Work to be completed: Reproduce the data exactly.
--- START ---
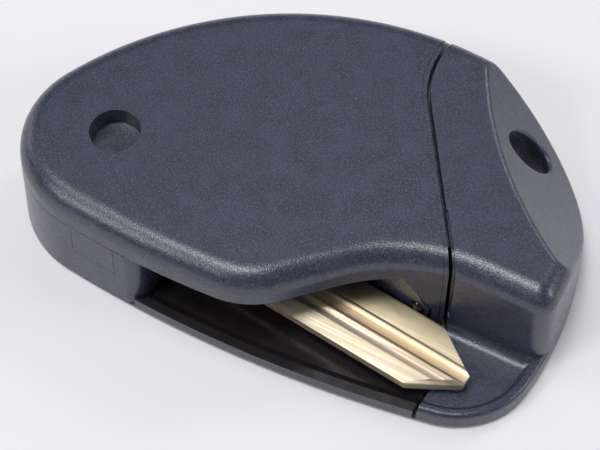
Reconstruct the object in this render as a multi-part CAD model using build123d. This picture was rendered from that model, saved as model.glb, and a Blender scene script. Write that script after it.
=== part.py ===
from build123d import *
import math
import os

# Flip key remote shell. Millimetres and degrees. The origin is on the pivot axis at the rest face,
# +X runs along the blade slot towards the key ring end, +Z is up.

# Case outline at the rest face: three corner circles joined by long arcs
height = 15.0
draft = 4.0
pivot_end = Vector(0.5, 0.7)
pivot_end_radius = 13.7
front_corner = Vector(47.2, 1.15)
front_corner_radius = 10.6
back_corner = Vector(34.0, 12.1)
back_corner_radius = 23.2
front_side_radius = 169.0
right_side_radius = 46.6
back_side_radius = 46.5

# Upper outline where it leaves the case outline: nose over the slot, cut back to the thumb scoop
nose = Vector(20.4, -1.0)
nose_radius = 11.8
nose_side_radius = 120.0
nose_cut_angle = 46.6
scoop_blend_radius = 20.0
scoop_wall_point = Vector(51.0, 2.8)
scoop_wall_angle = 2.0
scoop_end_radius = 3.2

# Shell
parting = 10.6
wall = 1.6
roof = 1.7
plate = 1.3
top_round = 3.0
bottom_round = 0.8
lip_height = 2.2
lip_foot = 2.4
lip_slope = 50.0

# S-shaped seam between the case and the end cap
seam_back = Vector(28.9, 31.1)
seam_bend = 15.0
seam_front = Vector(47.15, -5.27)
seam_gap = 0.5
seam_step_width = 0.62
seam_step_depth = 0.15
seam_notch_width = 0.4
seam_notch_depth = 0.7
seam_notch_end = 1.5
cap_notch_width = 0.25
cap_notch_end = 10.0

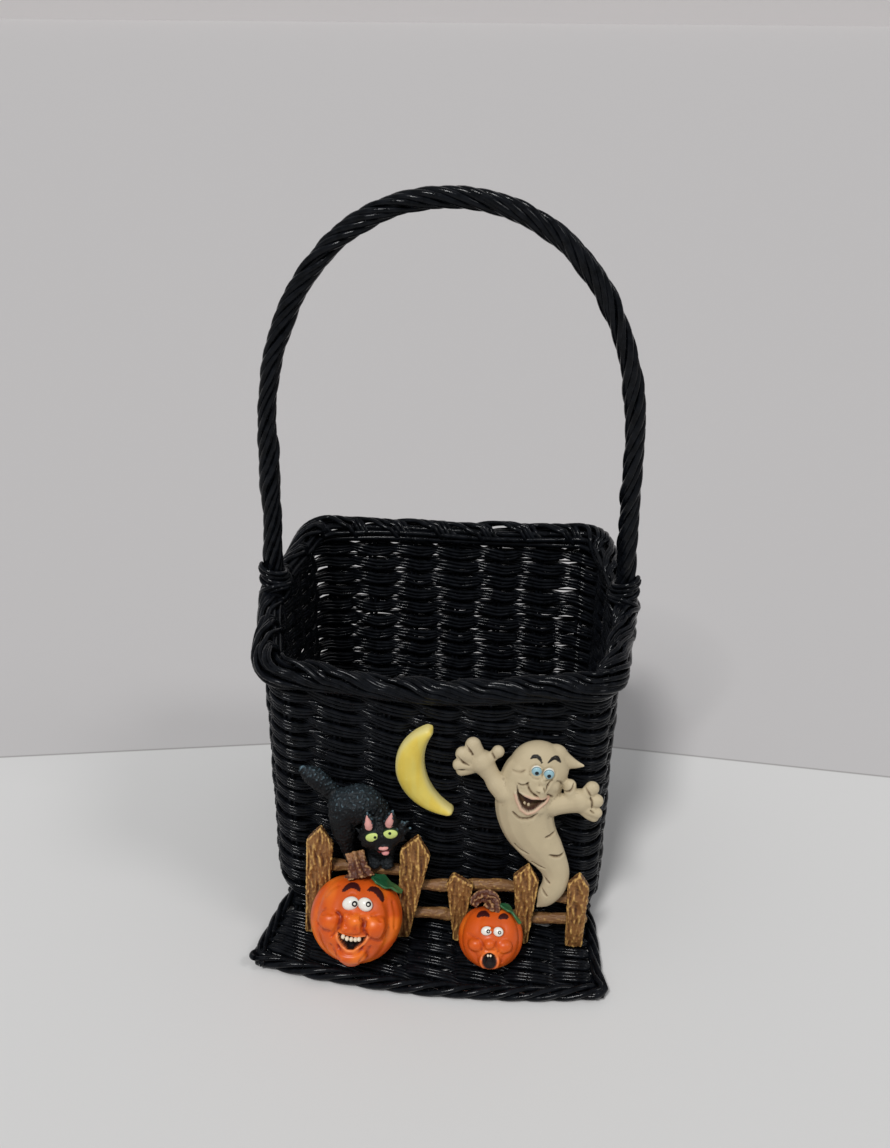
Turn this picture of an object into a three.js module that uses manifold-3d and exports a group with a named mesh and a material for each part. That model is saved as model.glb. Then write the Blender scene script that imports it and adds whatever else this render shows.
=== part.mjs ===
// A black wicker basket for Halloween: a woven box with a tall hoop handle, and a woven ledge in
// front of it, where painted figures stand by a small fence.
// Millimetres, +Z up, the front faces -Y. The origin is on the floor, under the middle of the box.

import * as THREE from 'three';
import { mergeVertices } from 'three/addons/utils/BufferGeometryUtils.js';
import Module from 'manifold-3d';

const wasm = await Module();
wasm.setup();

// Clearance between two pieces that touch
const clearance = 0.3;

// The woven box, measured at the middle of its wall
const boxWidth = 200;
const boxDepth = 168;
const wallThickness = 8;
// The rows of weaving, and how deep the wall dips between two strokes of the canes
const wallRows = 16;
const strokeRelief = 1.6;
const cornerRadius = 16;
const footRadius = 28;
const footInset = 3;
const footHeight = 24;
const frontLean = 3.5;
const frontBow = 4;
const earBulge = 10.5;
const bulgeStart = 60;
const stakeCount = 24;
const stakeRodRadius = 1.5;

// The rolled border on top of the wall
const rimHeight = 184;
const rimTilt = 8;
const frontDip = 6;
const rimRadius = 6.6;
const rimBump = 0.8;
const rimBumpCount = 18;
const rimSides = 8;

// The floor of the box, the ledge and the sticks that run through both
const matThickness = 7.2;
const backCornerRadius = 26;
const stickRadius = 1.8;
const stickCount = 7;
const stickInset = 11.5;
const stickEndWall = 4;
const ledgeReach = 154.5;
const ledgeMiddle = 25;
const ledgeSweep = 9.8;
const ledgeFlareLeft = 9;
const ledgeFlareRight = 5;
const ledgeBorderRadius = 4.5;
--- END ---
Result of the task:
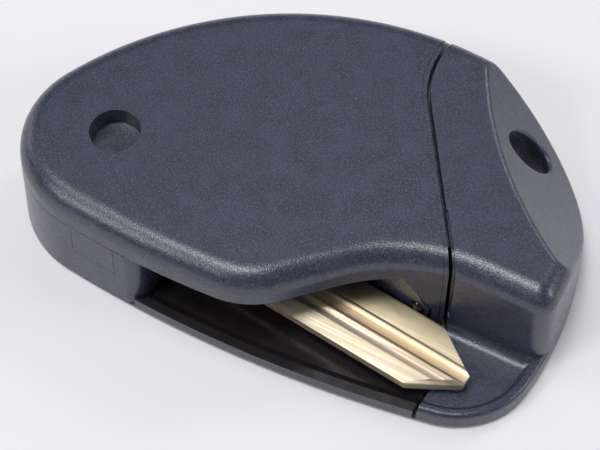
Reconstruct the object in this render as a multi-part CAD model using build123d. This picture was rendered from that model, saved as model.glb, and a Blender scene script. Write that script after it.
=== part.py ===
from build123d import *
import math
import os

# Flip key remote shell. Millimetres and degrees. The origin is on the pivot axis at the rest face,
# +X runs along the blade slot towards the key ring end, +Z is up.

# Case outline at the rest face: three corner circles joined by long arcs
height = 15.0
draft = 4.0
pivot_end = Vector(0.5, 0.7)
pivot_end_radius = 13.7
front_corner = Vector(47.2, 1.15)
front_corner_radius = 10.6
back_corner = Vector(34.0, 12.1)
back_corner_radius = 23.2
front_side_radius = 169.0
right_side_radius = 46.6
back_side_radius = 46.5

# Upper outline where it leaves the case outline: nose over the slot, cut back to the thumb scoop
nose = Vector(20.4, -1.0)
nose_radius = 11.8
nose_side_radius = 120.0
nose_cut_angle = 46.6
scoop_blend_radius = 20.0
scoop_wall_point = Vector(51.0, 2.8)
scoop_wall_angle = 2.0
scoop_end_radius = 3.2

# Shell
parting = 10.6
wall = 1.6
roof = 1.7
plate = 1.3
top_round = 3.0
bottom_round = 0.8
lip_height = 2.2
lip_foot = 2.4
lip_slope = 50.0

# S-shaped seam between the case and the end cap
seam_back = Vector(28.9, 31.1)
seam_bend = 15.0
seam_front = Vector(47.15, -5.27)
seam_gap = 0.5
seam_step_width = 0.62
seam_step_depth = 0.15
seam_notch_width = 0.4
seam_notch_depth = 0.7
seam_notch_end = 1.5
cap_notch_width = 0.25
cap_notch_end = 10.0

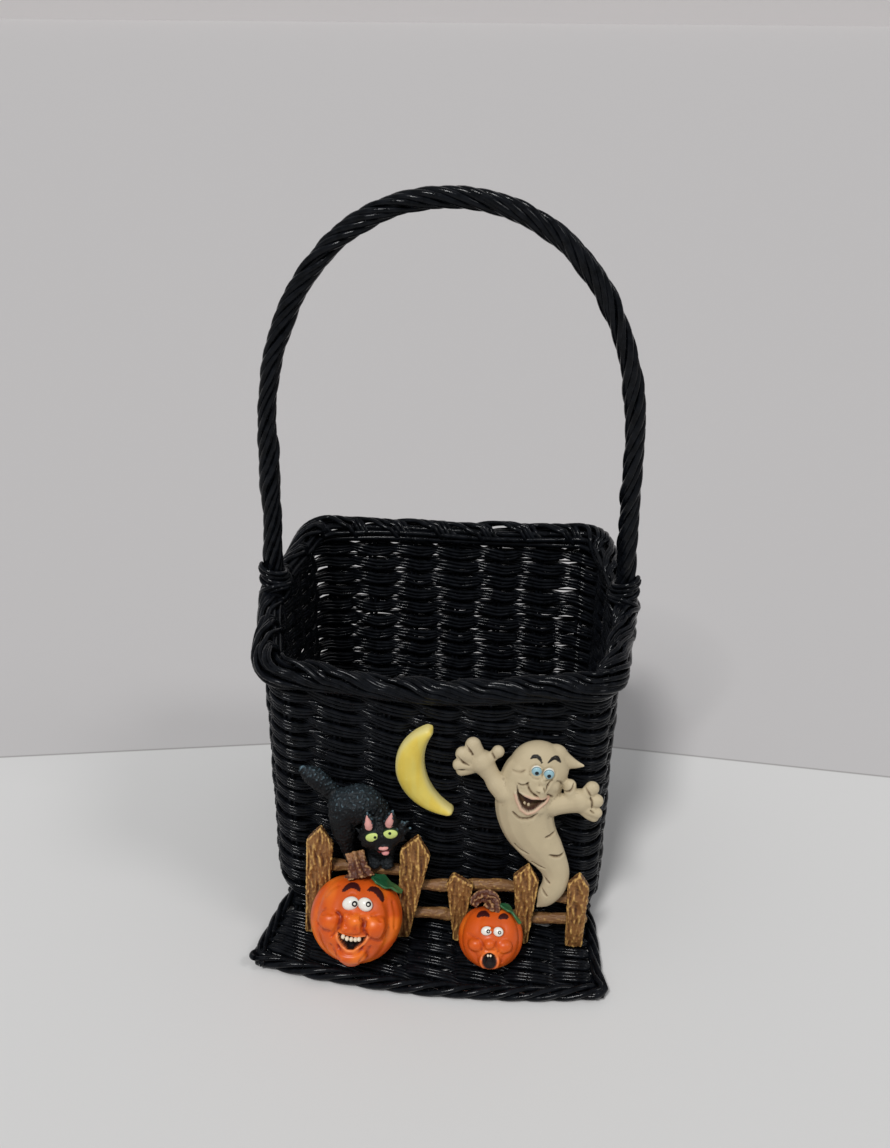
Turn this picture of an object into a three.js module that uses manifold-3d and exports a group with a named mesh and a material for each part. That model is saved as model.glb. Then write the Blender scene script that imports it and adds whatever else this render shows.
=== part.mjs ===
// A black wicker basket for Halloween: a woven box with a tall hoop handle, and a woven ledge in
// front of it, where painted figures stand by a small fence.
// Millimetres, +Z up, the front faces -Y. The origin is on the floor, under the middle of the box.

import * as THREE from 'three';
import { mergeVertices } from 'three/addons/utils/BufferGeometryUtils.js';
import Module from 'manifold-3d';

const wasm = await Module();
wasm.setup();

// Clearance between two pieces that touch
const clearance = 0.3;

// The woven box, measured at the middle of its wall
const boxWidth = 200;
const boxDepth = 168;
const wallThickness = 8;
// The rows of weaving, and how deep the wall dips between two strokes of the canes
const wallRows = 16;
const strokeRelief = 1.6;
const cornerRadius = 16;
const footRadius = 28;
const footInset = 3;
const footHeight = 24;
const frontLean = 3.5;
const frontBow = 4;
const earBulge = 10.5;
const bulgeStart = 60;
const stakeCount = 24;
const stakeRodRadius = 1.5;

// The rolled border on top of the wall
const rimHeight = 184;
const rimTilt = 8;
const frontDip = 6;
const rimRadius = 6.6;
const rimBump = 0.8;
const rimBumpCount = 18;
const rimSides = 8;

// The floor of the box, the ledge and the sticks that run through both
const matThickness = 7.2;
const backCornerRadius = 26;
const stickRadius = 1.8;
const stickCount = 7;
const stickInset = 11.5;
const stickEndWall = 4;
const ledgeReach = 154.5;
const ledgeMiddle = 25;
const ledgeSweep = 9.8;
const ledgeFlareLeft = 9;
const ledgeFlareRight = 5;
const ledgeBorderRadius = 4.5;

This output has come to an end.